The role is shifting from manually producing every line of code
to orchestrating, supervising, and validating agents that do different parts of the work.
Developers still own the hardest decisions:
- What behavior must not change
- When a test should be repaired, regenerated, or trusted
- Whether a failure reveals a bug or an intentional shift
That’s not less responsibility, it’s responsibility at a higher level. Empowering engineers to deliver much more, at faster speed and quality.
Test code generation agents don’t replace engineering judgment.
They give it leverage, exactly where change is risky and confidence matters most.
How does this fit into existing PR workflows?
This approach integrates into existing pull request workflows without changing how teams work day to day.

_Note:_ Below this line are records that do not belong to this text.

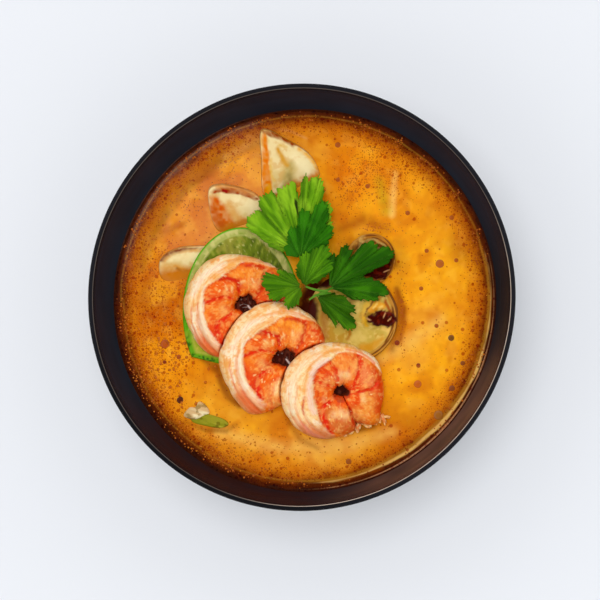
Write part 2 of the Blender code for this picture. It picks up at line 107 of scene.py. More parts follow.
def spun(name, profile, turns):
    """A closed mesh turned about Z from a profile whose first and last points are on the axis."""
    bm = bmesh.new()
    verts = [bm.verts.new((radius * MM, 0, height * MM)) for radius, height in profile]
    edges = [bm.edges.new(pair) for pair in zip(verts, verts[1:])]
    bmesh.ops.spin(
        bm, geom=verts + edges, cent=(0, 0, 0), axis=(0, 0, 1), angle=math.tau, steps=turns, use_merge=True
    )
    on_axis = [vert for vert in bm.verts if math.hypot(vert.co.x, vert.co.y) < 0.001 * MM]
    bmesh.ops.remove_doubles(bm, verts=on_axis, dist=0.001 * MM)
    return meshed(name, bm)


def meshed(name, bm):
    mesh = bpy.data.meshes.new(name)
    bm.to_mesh(mesh)
    bm.free()
    return mesh


def points_of(mesh):
    """The mesh's points, in millimetres."""
    flat = np.empty(len(mesh.vertices) * 3, np.float32)
    mesh.vertices.foreach_get("co", flat)
    return flat.reshape(-1, 3).astype(float) / MM


def linear(hex_colour):
    """An sRGB hex colour's linear channels."""
    channels = np.array([int(hex_colour[i : i + 2], 16) / 255 for i in (0, 2, 4)])
    return np.where(channels <= 0.04045, channels / 12.92, ((channels + 0.055) / 1.055) ** 2.4)


def add(nodes, kind, inputs, **settings):
    """One more node, with its settings, and with inputs that are values or other nodes' outputs."""
    made = nodes.new(kind)
    for name, value in settings.items():
        setattr(made, name, value)
    for name, value in inputs.items():
        if isinstance(value, bpy.types.NodeSocket):
            nodes.id_data.links.new(value, made.inputs[name])
        else:
            made.inputs[name].default_value = value
    return made


def new_finish(name, inputs):
    """A new material with these values on its shader, and its nodes and shader to add to."""
    material = bpy.data.materials.new(name)
    material.use_nodes = True
    nodes = material.node_tree.nodes
    shader = nodes["Principled BSDF"]
    for socket, value in inputs.items():
        shader.inputs[socket].default_value = value
    return material, nodes, shader


def link(from_socket, to_socket):
    to_socket.id_data.links.new(from_socket, to_socket)


def finished(name, mesh, finish, slot, *cad_nodes):
    """The mesh as a smooth piece that rides on the bowl and stands for its CAD nodes."""
    mesh.update()
    mesh.shade_smooth()
    mesh.materials.append(finish)
    made = bpy.data.objects.new(name, mesh)
    bpy.context.scene.collection.objects.link(made)
    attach(made, "root")
    if cad_nodes:
        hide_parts(*cad_nodes)
    return made


def eased(share):
    """From 0 to 1 with a soft start and a soft stop."""
    share = np.clip(share, 0, 1)
    return share * share * (3 - 2 * share)


def noise(points, size, seed):
    """Smooth random values from 0 to 1 at an array of points, about a size apart."""
    place = points / size + 31.7 * seed
    cell = np.floor(place).astype(np.int64)
    inside = place - cell
    inside = inside * inside * (3 - 2 * inside)
    total = np.zeros(len(points))
    for corner in itertools.product((0, 1), repeat=points.shape[1]):
        weight = np.prod(np.where(corner, inside, 1 - inside), axis=1)
        mixed = (cell + corner) @ np.array((73856093, 19349663, 83492791)[: points.shape[1]]) + seed * 7919
        mixed = (mixed ^ (mixed >> 13)) * 1274126177
        mixed = (mixed ^ (mixed >> 16)) & 0xFFFFFF
        total += weight * mixed / 0xFFFFFF
    return total


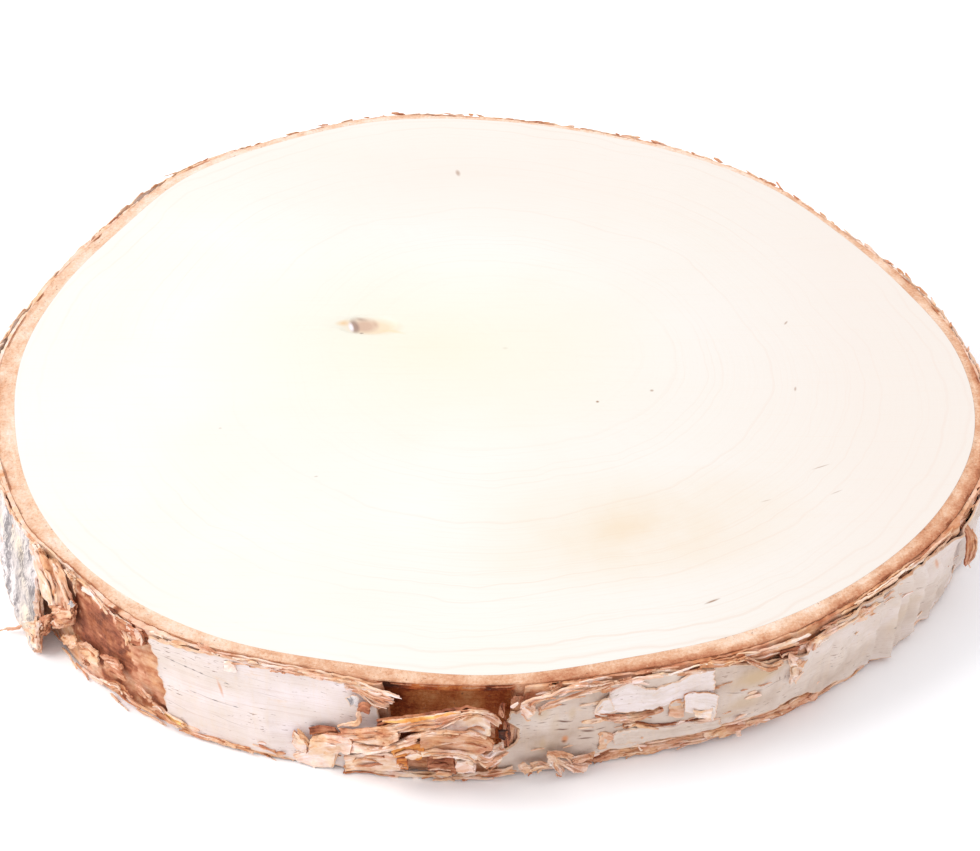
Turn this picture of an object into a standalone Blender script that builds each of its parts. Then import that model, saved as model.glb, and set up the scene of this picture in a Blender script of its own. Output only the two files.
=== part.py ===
"""Birch wood slice: a round sawn straight through a birch trunk, with its bark still on.

The slice lies flat. The origin is the middle of its underside, +Z is up and -Y is the side
with the torn-open bark. Every length is in millimetres until place() makes it metres.
A bearing is an angle in degrees round the slice, from +X towards +Y. A place on the bark
is a bearing, a height above the underside and a stand-off from the bark's mean face.
"""
import math
import random

import bmesh
import bpy
from mathutils import Vector, noise

MM = 0.001
SEED = 11

# Driving dimensions of the slice
THICKNESS = 28.0
LAYER_GAP = 0.3
SAW_EDGE = 0.4
# The wall leans in towards the underside, most on the side of LEAN_BEARING
TAPER = 2.7
LEAN = 1.5
LEAN_BEARING = 340.0
# Radius of the wood and depth of the bark round it, every 15 degrees from +X
WOOD_RADII = (114.5, 108.8, 106.2, 107.2, 107.2, 108.0, 111.2, 115.0,
              115.3, 115.8, 112.0, 112.5, 114.4, 115.5, 117.5, 118.2,
              116.4, 112.8, 112.6, 111.2, 113.4, 115.5, 117.4, 117.8)
BARK_DEPTHS = (3.6, 4.6, 2.8, 2.8, 3.0, 2.7, 2.8, 4.0, 3.6, 4.5, 5.2, 5.4,
               6.8, 6.4, 6.0, 7.4, 6.8, 6.2, 4.6, 5.4, 6.4, 5.2, 5.8, 5.4)
# How far the wall is broken back at the top face, left of the window: bearing, depth
BROKEN_BACK = ((212.0, 0.0), (216.0, 1.6), (220.0, 3.3), (224.0, 3.7), (228.0, 2.5), (232.0, 1.8),
               (240.0, 1.8), (244.0, 2.2), (248.0, 2.3), (252.0, 1.7), (256.0, 0.6), (258.0, 0.0))
# The papery bark takes a fixed depth and a share of the whole bark
PAPER_DEPTH = 0.6
PAPER_SHARE = 0.2
THINNEST_PAPER = 0.6

# Knot in the top face: a shallow oval hollow
KNOT_PLACE = (-30.5, 12.3)
KNOT_SIZE = (12.5, 7.4)
KNOT_DEPTH = 0.9
KNOT_BULB = 5.0

# The torn-open window in the papery bark, and the hollow behind it in the inner bark
WINDOW = (258.6, 272.2)
WINDOW_SILL = 5.0
HOLLOW_DEPTH = 2.2
HOLLOW_HEIGHTS = (5.5, 25.2)

# Where the outermost paper is missing: first and last bearing, lowest and highest height, depth
BARE_PLACES = (
    (214.0, 234.6, -1.0, 29.0, 0.9),
    (234.6, 250.0, -1.0, 2.2, 0.6),
    (273.0, 284.0, 24.0, 29.0, 0.8),
    (284.0, 296.0, 26.4, 29.0, 0.8),
    (296.0, 334.0, 24.2, 29.0, 0.8),
    (282.0, 308.0, -1.0, 4.2, 0.8),
    (20.0, 96.0, 25.0, 29.0, 0.4),
    (118.0, 134.0, -1.0, 9.0, 0.7),
    (150.0, 168.0, 14.0, 29.0, 0.8),
    (56.0, 70.0, 8.0, 18.0, 0.5),
)
# Upright folds of loose paper: bearing, half width in degrees, lowest and highest height, rise
PAPER_FOLDS = (
    (318.4, 1.3, 1.0, 21.0, 2.0),
    (322.6, 1.1, 3.0, 24.0, 1.6),
    (327.0, 1.6, 1.0, 16.0, 1.0),
    (246.5, 2.5, 2.0, 12.0, 0.7),
    (142.0, 2.0, 4.0, 22.0, 1.0),
    (84.0, 1.8, 2.0, 18.0, 0.7),
)

# Sheets of bark that are torn loose and bent: each net holds columns, each column holds
# (bearing, height, stand-off), and the sheet has the thickness given beside it
LEFT_SLAB = (
    ((187.0, 27.3, -0.9), (187.0, 18.0, -0.8), (187.0, 8.0, -0.6), (187.0, 0.9, -0.4)),
    ((196.0, 27.5, -0.7), (196.0, 18.0, 0.4), (196.0, 8.0, 1.6), (196.0, 0.8, 2.6)),
    ((204.0, 27.4, -0.7), (204.0, 18.0, 0.9), (204.0, 8.0, 2.6), (204.0, 0.8, 3.9)),
    ((210.5, 27.2, -0.5), (210.5, 18.0, 1.5), (210.5, 8.0, 3.7), (210.5, 0.8, 5.2)),
    ((216.5, 26.0, 0.2), (216.0, 18.0, 2.2), (216.6, 8.0, 4.5), (217.0, 0.9, 6.2)),
)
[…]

Developers still open PRs, run tests, and merge changes as usual, while test code generation agents operate alongside before, during, and at the end of the workflow to protect existing behavior and surface risk where changes are introduced.
How is this different from simply increasing test coverage?
Coverage measures how much code is exercised, not how well risk is protected. This workflow focuses on freezing existing behavior before change and generating tests scoped to the actual risk introduced in a pull request, rather than optimizing for global coverage metrics.
Is this approach safe for large or legacy codebases?
Yes. In fact, it’s most effective there. By capturing existing behavior before changes are made, teams can safely modify legacy code without fully understanding every dependency upfront, while still preventing unintended regressions.
Will this slow down pull requests or CI pipelines?
No. Teams typically see faster, calmer PR reviews. By catching regressions early and focusing tests on risky changes, the workflow reduces back-and-forth in reviews and minimizes late-stage failures.